Nonprofit leaders, as well as those in the corporate world and government, seem unwilling to accept responsibility for their decisions and actions.
We got an all-too-painful reminder of this over the weekend after the Newtown tragedy, as officials of the nonprofit National Rifle Association refused invitations to speak to reporters and to explain why they have acted to block assault-weapon gun-control laws. A few days later, when it released an unapologetic statement, it continued to refuse to speak to its record.
This followed soon after the founding president of the nonprofit Social Accountability International vaguely defended her organization’s award of its highest certification to the Bangladesh garment factory which, just weeks after its last inspection, burned down, killing over 260 workers.
As in so many other scandals, instead of accepting accountability and consequences, leaders make every effort to push responsibility down the line and pass it off onto others—and then try to impose only minimal repercussions on those assigned blame.
While the public’s attention has often focused on corporate wrongdoers and government officials trying to dodge blame for their actions, Americans are now noticing that nonprofit leaders are also seeking to avoid responsibility for making tough decisions and accountability for their actions.
In the government’s fiscal-cliff discussions, for instance, most nonprofit leaders have been shamefully absent from the debate. Sinking to the lowest common denominator, they have spent all their time working mightily to defend the charitable tax deduction for themselves and their members. They have remained silent on the larger and much more consequential battles involved as elected officials talk of cutting services to the needy while preserving tax breaks for the wealthiest Americans.
In doing so, nonprofit leaders abet the hyperpartisan politicians who continue to ignore the public will and paralyze our nation, working for their campaign contributors instead of saving our economy or solving other problems.
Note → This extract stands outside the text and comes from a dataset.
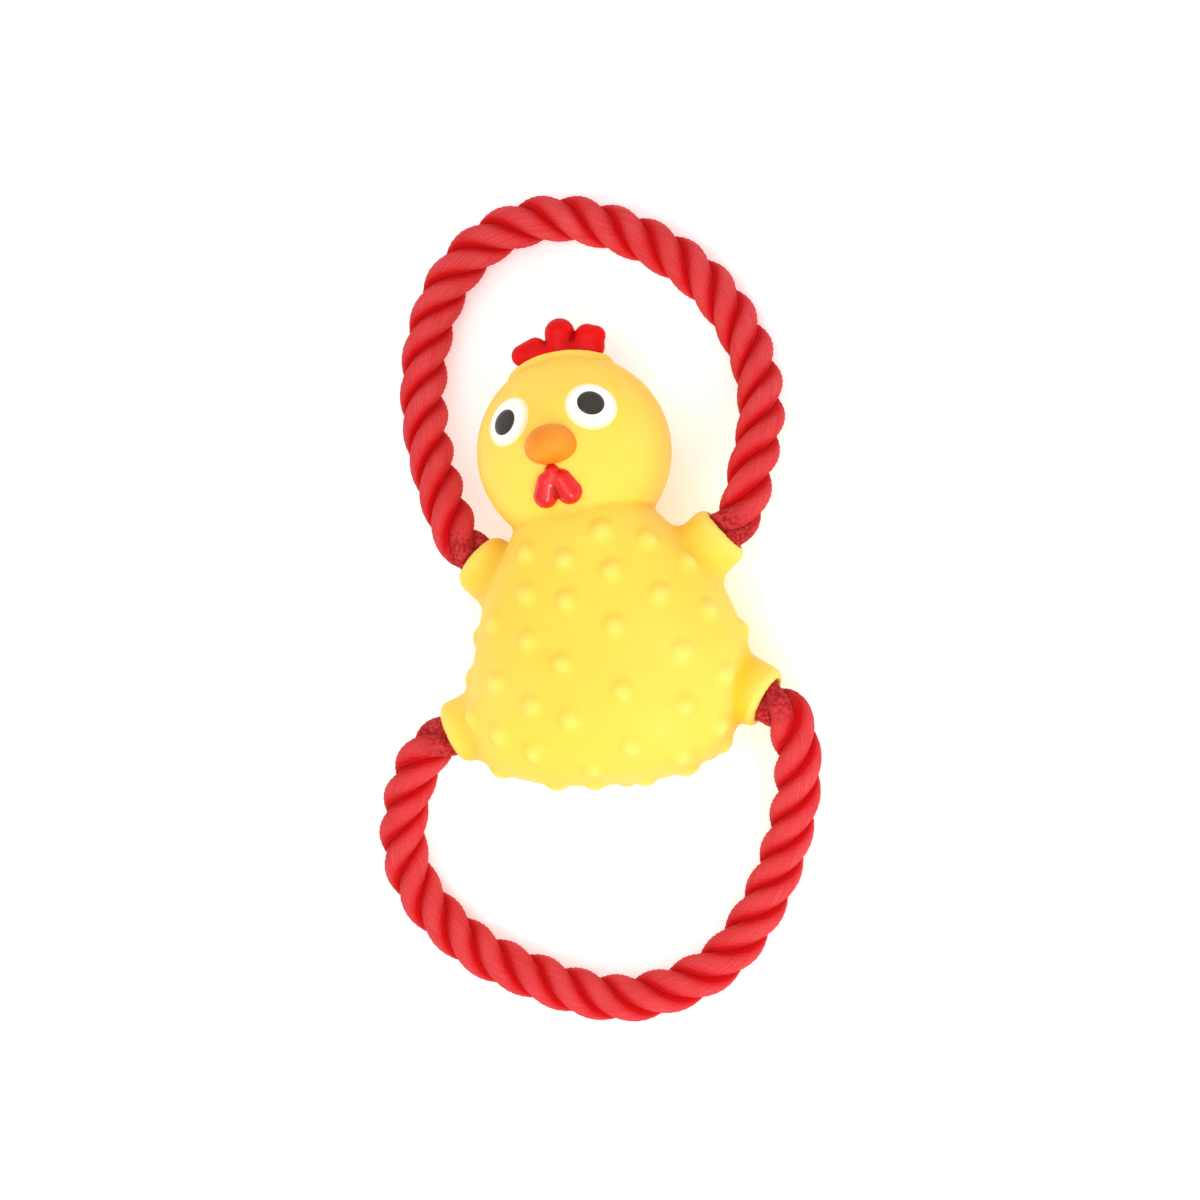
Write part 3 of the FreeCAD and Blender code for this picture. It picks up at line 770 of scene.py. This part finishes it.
def mould(name, field, low, high, cell):
    """A quad mesh of a form's surface: one point in each grid cell that it crosses, then moved onto it."""
    axes = [np.arange(low[k], high[k] + cell, cell) for k in range(3)]
    grid = np.stack(np.meshgrid(*axes, indexing="ij"), axis=-1)
    shape = grid.shape[:3]
    value = field(grid.reshape(-1, 3)).reshape(shape)
    inside = value < 0
    cells = tuple(n - 1 for n in shape)
    total = np.zeros((*cells, 3))
    crossings = np.zeros(cells)
    crossed_edges = []
    for axis in range(3):
        lower = [slice(None)] * 3
        upper = [slice(None)] * 3
        lower[axis], upper[axis] = slice(None, -1), slice(1, None)
        lower, upper = tuple(lower), tuple(upper)
        edge = np.argwhere(inside[lower] != inside[upper])
        at = tuple(edge.T)
        start, end = value[lower][at], value[upper][at]
        point = grid[at] + np.eye(3)[axis] * (cell * start / (start - end))[:, None]
        crossed_edges.append((axis, edge, inside[at]))
        for step_u in (0, 1):
            for step_v in (0, 1):
                shift = np.zeros(3, int)
                shift[(axis + 1) % 3], shift[(axis + 2) % 3] = step_u, step_v
                owner = tuple((edge - shift).T)
                np.add.at(total, owner, point)
                np.add.at(crossings, owner, 1)
    used = crossings > 0
    number = np.full(cells, -1)
    number[used] = np.arange(used.sum())
    points = settle(field, total[used] / crossings[used][:, None])
    faces = []
    for axis, edge, starts_inside in crossed_edges:
        corners = []
        for step_u, step_v in ((1, 1), (0, 1), (0, 0), (1, 0)):
            shift = np.zeros(3, int)
            shift[(axis + 1) % 3], shift[(axis + 2) % 3] = step_u, step_v
            corners.append(number[tuple((edge - shift).T)])
        quads = np.stack(corners, axis=1)
        quads[~starts_inside] = quads[~starts_inside][:, ::-1]
        faces.append(quads)
    return make_object(name, points, np.concatenate(faces))


def row_frame(local):
    return np.asarray(local) @ HEAD_TURN.T + HEAD_CENTRE


def on_face(local, longitude, latitude):
    """Points built round a place on the head, with z out from the head's centre, in the row frame."""
    return row_frame(np.asarray(local) @ face_turn(longitude, latitude).T)


def surface_bend(obj, cell, rounds=2):
    """How the surface bends at each point: towards 1 in a crease, and towards -1 on an edge."""
    points = np.array([v.co for v in obj.data.vertices])
    normals = np.array([v.normal for v in obj.data.vertices])
    edges = np.array([e.vertices[:] for e in obj.data.edges])
    count = np.bincount(edges.ravel(), minlength=len(points))

    def around(values):
        total = np.zeros(values.shape)
        np.add.at(total, edges[:, 0], values[edges[:, 1]])
        np.add.at(total, edges[:, 1], values[edges[:, 0]])
        return total / count.reshape(-1, *[1] * (values.ndim - 1))

    bend = ((around(points) - points) * normals).sum(axis=1) / cell
    for _ in range(rounds):
        bend = 0.5 * (bend + around(bend))
    return (bend / FULL_BEND).clip(-1, 1)


# Skin and head details -------------------------------------------------------

body = mould("latex_skin", skin, *SKIN_BOX, SKIN_CELL)
set_attribute(body, "bend", surface_bend(body, SKIN_CELL, rounds=5))
# painted shade for the folds at the sleeves' roots
set_attribute(body, "fold_painted_shade", fold_shade(np.array([v.co for v in body.data.vertices])))
body.data.materials.append(LATEX)
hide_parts("torso_skin", "head_skin")
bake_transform(body)


def detail(name, field, centre, reach, material, slot):
    """A painted form on the head, which replaces the CAD node of the same name."""
    centre = np.asarray(centre)
    obj = mould(name + "_moulding", field, centre - reach, centre + reach, DETAIL_CELL)
    set_attribute(obj, "bend", surface_bend(obj, DETAIL_CELL))
    obj.data.materials.append(material)
    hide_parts(name)
    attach(obj, "head")


detail("comb", comb, row_frame(COMB_ROOM[0]), COMB_ROOM[1], COMB_RED, "comb_red")
detail("beak", beak, row_frame(BEAK_ROOM[0]), BEAK_ROOM[1], BEAK_ORANGE, "beak_orange")
wattle_centre = on_face((0, 0, HEAD_R), 0, WATTLE_LATITUDE)
detail("wattle", wattle, wattle_centre, WATTLE_REACH, WATTLE_RED, "wattle_red")


def painted_oval(name, side, half, lift, middle, material):
    """A thin domed oval of paint that follows the head, with its edge sunk into the skin."""
    rings, sides = 14, 72
    share = np.linspace(1 / rings, 1, rings)
    angle = np.linspace(0, 2 * math.pi, sides, endpoint=False)
    across = middle[0] + half[0] * share[:, None] * np.cos(angle)
    up = middle[1] + half[1] * share[:, None] * np.sin(angle)
    height = HEAD_R + lift - (lift + PAINT_SINK) * share[:, None] ** PAINT_FLATNESS + 0 * across
    direction = unit(np.stack([across, up, np.full(across.shape, HEAD_R)], axis=-1))
    rings_of_points = (direction * height[..., None]).reshape(-1, 3)
    middle_direction = unit(np.array([*middle, HEAD_R]))
    poles = [middle_direction * (HEAD_R + lift), middle_direction * (HEAD_R - PAINT_SINK)]
    points = np.vstack([rings_of_points, poles])
    index = np.arange(rings * sides).reshape(rings, sides)
    after = np.roll(index, -1, axis=1)
    faces = list(np.stack([index[:-1], index[1:], after[1:], after[:-1]], axis=-1).reshape(-1, 4))
    top, bottom = rings * sides, rings * sides + 1
    faces += [(a, b, top) for a, b in zip(index[0], after[0])]
    faces += [(b, a, bottom) for a, b in zip(index[-1], after[-1])]
    obj = make_object(name + "_paint", on_face(points, side * EYE_LONGITUDE, EYE_LATITUDE), faces)
    set_attribute(obj, "rim", np.append(np.repeat(share, sides), [0, 1]))
    obj.data.materials.append(material)
    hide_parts(name)
    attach(obj, "head")
    return obj


for word, side in (("left", -1), ("right", 1)):
    white = painted_oval(word + "_eye_white", side, WHITE_HALF, WHITE_LIFT, WHITE_MIDDLE[word], EYE_WHITE)
    pupil = painted_oval(word + "_pupil", side, PUPIL_HALF, PUPIL_LIFT, PUPIL_MIDDLE[word], PUPIL_BLACK)


# Squeaker bellows ------------------------------------------------------------

def make_bellows():
    """A thin round-folded tube, turned from one closed section."""
    steps, sides = 48, 96
    share = np.linspace(0, 1, steps + 1)
    waist, crest = BELLOWS_R
    outer = (crest + waist) / 2 + (crest - waist) / 2 * np.cos(2 * math.pi * BELLOWS_FOLDS * share)
    height = BELLOWS_Z[0] + (BELLOWS_Z[1] - BELLOWS_Z[0]) * share
    radius = np.concatenate([outer, outer[::-1] - BELLOWS_WALL])[:, None]
    level = np.concatenate([height, height[::-1]])[:, None]
    angle = np.linspace(0, 2 * math.pi, sides, endpoint=False)
    points = np.stack([radius * np.cos(angle), radius * np.sin(angle), level + 0 * angle], axis=-1)
    index = np.arange(len(radius) * sides).reshape(-1, sides)
    above, after = np.roll(index, -1, axis=0), np.roll(index, -1, axis=1)
    faces = np.stack([index, after, np.roll(above, -1, axis=1), above], axis=-1).reshape(-1, 4)
    bellows = make_object("squeaker_bellows_folds", points.reshape(-1, 3), faces)
    bellows.data.materials.append(PLASTIC)
    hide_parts("squeaker_bellows")
    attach(bellows, "torso")
    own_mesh(bellows)


make_bellows()


# Floor and light -------------------------------------------------------------

def make_floor():
    corners = [(FLOOR_HALF * x, FLOOR_HALF * y, 0) for x, y in ((-1, -1), (1, -1), (1, 1), (-1, 1))]
    floor = make_object("floor", corners, [(0, 1, 2, 3)])
    paint = Paint("floor_paper", Roughness=0.9, Specular_IOR_Level=0.1)
    paint.colour(paint.mix(paint.noise(40.0, 2.0), (0.93, 0.93, 0.93, 1), (0.95, 0.95, 0.95, 1)))
    paint.shader.inputs["Emission Color"].default_value = (1, 1, 1, 1)
    paint.shader.inputs["Emission Strength"].default_value = FLOOR_GLOW
    floor.data.materials.append(paint.material)


def make_light(name, place, size, power):
    data = bpy.data.lights.new(name, "AREA")
    data.shape = "DISK"
    data.size = size
    data.energy = power
    light = bpy.data.objects.new(name, data)
    light.location = place
    light.rotation_mode = "QUATERNION"
    light.rotation_quaternion = (-Vector(place)).to_track_quat("-Z", "Y")
    bpy.context.scene.collection.objects.link(light)


def make_world():
    world = bpy.data.worlds.new("studio")
    world.use_nodes = True
    world.node_tree.nodes["Background"].inputs["Color"].default_value = (1, 1, 1, 1)
    world.node_tree.nodes["Background"].inputs["Strength"].default_value = WORLD_LIGHT
    bpy.context.scene.world = world


make_floor()
make_world()
make_light("key", *KEY_LIGHT)
make_light("fill", *FILL_LIGHT)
We should expect nonprofit leaders to speak out when both government and business do wrong. And they should speak even more loudly when their peers don’t act responsibly.
For example, why have nonprofit leaders allowed college executives to go unchallenged in their avarice? Twenty percent of private-college presidents now earn more than $600,000 a year, with better than 7 percent pulling in over $1-million annually.
University presidents and other administrators draw these large salaries while higher education has close to 750,000 workers paid less than poverty wages. Those executives ostensibly lead charitable institutions, but they are known to best serve students of privilege while failing to provide affordable opportunities for upward mobility to so many who desperately need them.
Many health and cultural institutions as well as other large charities also pay such outsized salaries. Executives seem set on enjoying their perks rather than championing their institutions’ charitable missions. To whom are they accountable?
Occasionally outside organizations do assign blame. The New York Attorney General has just forced the president of one organization, Educational Housing Services, to repay millions in excess compensation and self-dealing gains while also requiring derelict board members to pay $1-million for their “stunning” negligence in allowing such abuse.
And punishment may come to Graham Spanier, the former president of Pennsylvania State University. He was indicted last month, joining other administrative colleagues also scheduled to be tried, for helping to establish and maintain a “culture of silence” surrounding the then-continuing child sexual abuse committed by a coach in the university’s renowned football program.
But these consequences are among the rare exceptions.
Instead, too many Americans perpetuate and blame an amorphous “institutional culture” instead of ascribing responsibility to individuals.
We fail to hold miscreants to account for their sometimes criminal, certainly selfish, decisions and actions. Rather than demand accountability from people with personal responsibility for gross malfeasance, we instead act as though it is the faceless institutions and organizations that cause abuses.
It’s as if entities do wrong, not people—banks and not bankers, Wall Street and not investment brokers, corporations and not their CEOs, Congress and not elected legislators, universities and hospitals and not their administrators, charities and not their board members or executives. We even talk of a sector’s culture as if people are powerless to do anything but acquiesce—often to their own benefit—to dysfunctional practices that profit the individual over the common good.
It is time for that to stop. America continues to be confronted by serious abuse in some of its most important institutions, including charitable ones. While many people are harmed by such sometimes calamitous actions, the responsible individuals appear to face few meaningful consequences. That is wrong.
Too many nonprofit organizations allow personnel and operating practices that victimize the people they should be serving. This remains even more often true in the market and in politics. We’re much more likely to lock up a street criminal than a corrupt executive—although on balance it’s the latter who has caused the greater harm. We need to change that.
Charity leaders should encourage and support efforts to hold one another accountable for serving the common good over private interests. Those efforts must extend to elected officials and other government leaders, and to corporate executives. We need powerful and effective new mechanisms, both voluntary and regulatory, to accomplish those purposes.
If as a society we don’t prevent bad practices by insisting that organizational leaders take responsibility and face the consequences of their decisions and actions, it is always others who instead will suffer.
That may be in the interests of organizational and institutional elites, but it victimizes the rest of us.